Ines and Isabel are two nurses working in Bellvitge Hospital, Barcelona. Ines said, “We are here because we are against the cuts, against an exploiting social system. The banks are robbing and destroying us”.

Isabel stated, “We want that the politicians listen to us and defend our interests, not the interests of the banks, and the only thing the trade unions do is do deals behind our backs with the government”.

Asked how this economic crisis affects them, Ines explained, “I have a son who has a university career, philosophy, but he works in precarious jobs, if he is lucky! I am also having difficulties with the cuts in salaries and now they are talking about privatising the health system.”

Luis and Diana, two high school students, said that they attended the demonstration to demand work. “I have family that has been over two years unemployed. My father is a self-employed worker, meaning he is working lots more hours, earning less than before,” said Diana.

Luis was in favour of the objectives of the demonstration, stating that we are here “to struggle against the job insecurity, precarious jobs, the cuts, and to point to those responsible for the crisis: the banks.”

Asked about the role of the unions in the crisis, Diana said that “before they use to be, to some extent, responsive to workers, but now they defend the state. How are they going to defend us if they receive such huge subsidies from the state?”

Marta, aged 31, currently unemployed, said, “I am sick of so many robbers; they are making us responsible for their crisis. Cuts in health care, education and social services, this is the capitalist crisis; they rob the poor to give to the rich.”

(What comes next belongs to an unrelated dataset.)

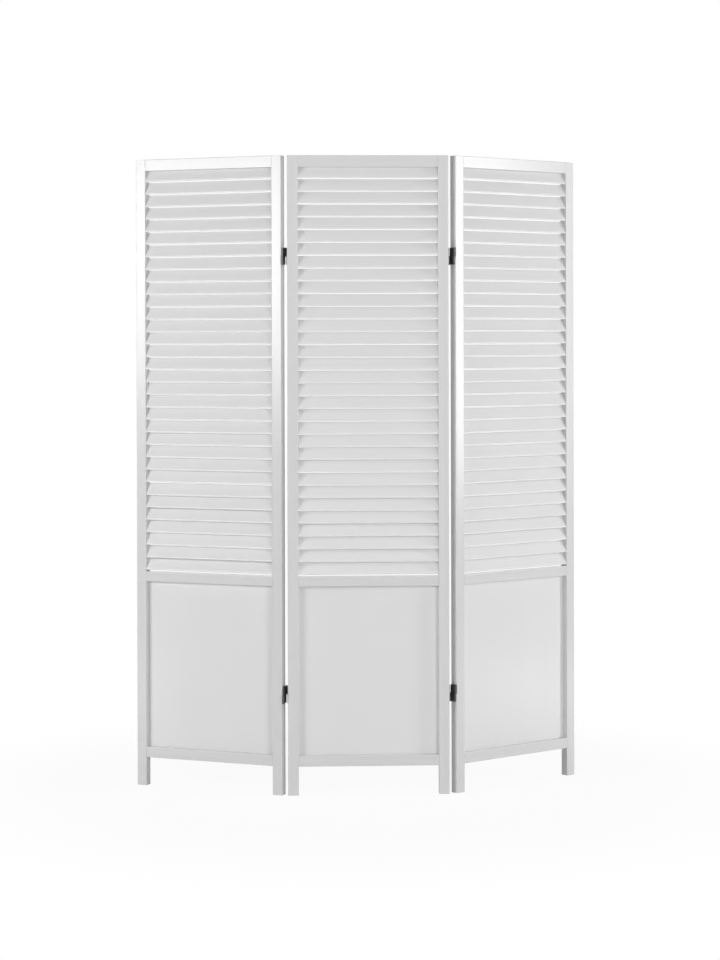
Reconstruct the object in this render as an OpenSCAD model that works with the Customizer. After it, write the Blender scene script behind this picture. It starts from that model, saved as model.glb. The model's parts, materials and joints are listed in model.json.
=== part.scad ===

“I am here to make it clear that I am not going to stand still while they take our rights and impose cuts,” she continued.

Mali, currently unemployed, and Badara, who is also unemployed and studying Catalan and Spanish, are “illegal” workers, originally from Senegal. Badara explained, “We are here to struggle for our rights. We are the worst off. They search us out, carry out raids and accuse of us of being responsible for the crisis.”

Asked about the objectives of the demonstration, Badara replied, “Social injustices, cuts in salaries…there is a common root of the problem and that is the politicians and the banks. The people have the right to have a guaranteed future.”

Mali said, “We are an association of illegal immigrants who are trying to defend our rights. The people accuse us of being responsible for this crisis. I have been a year without a job.”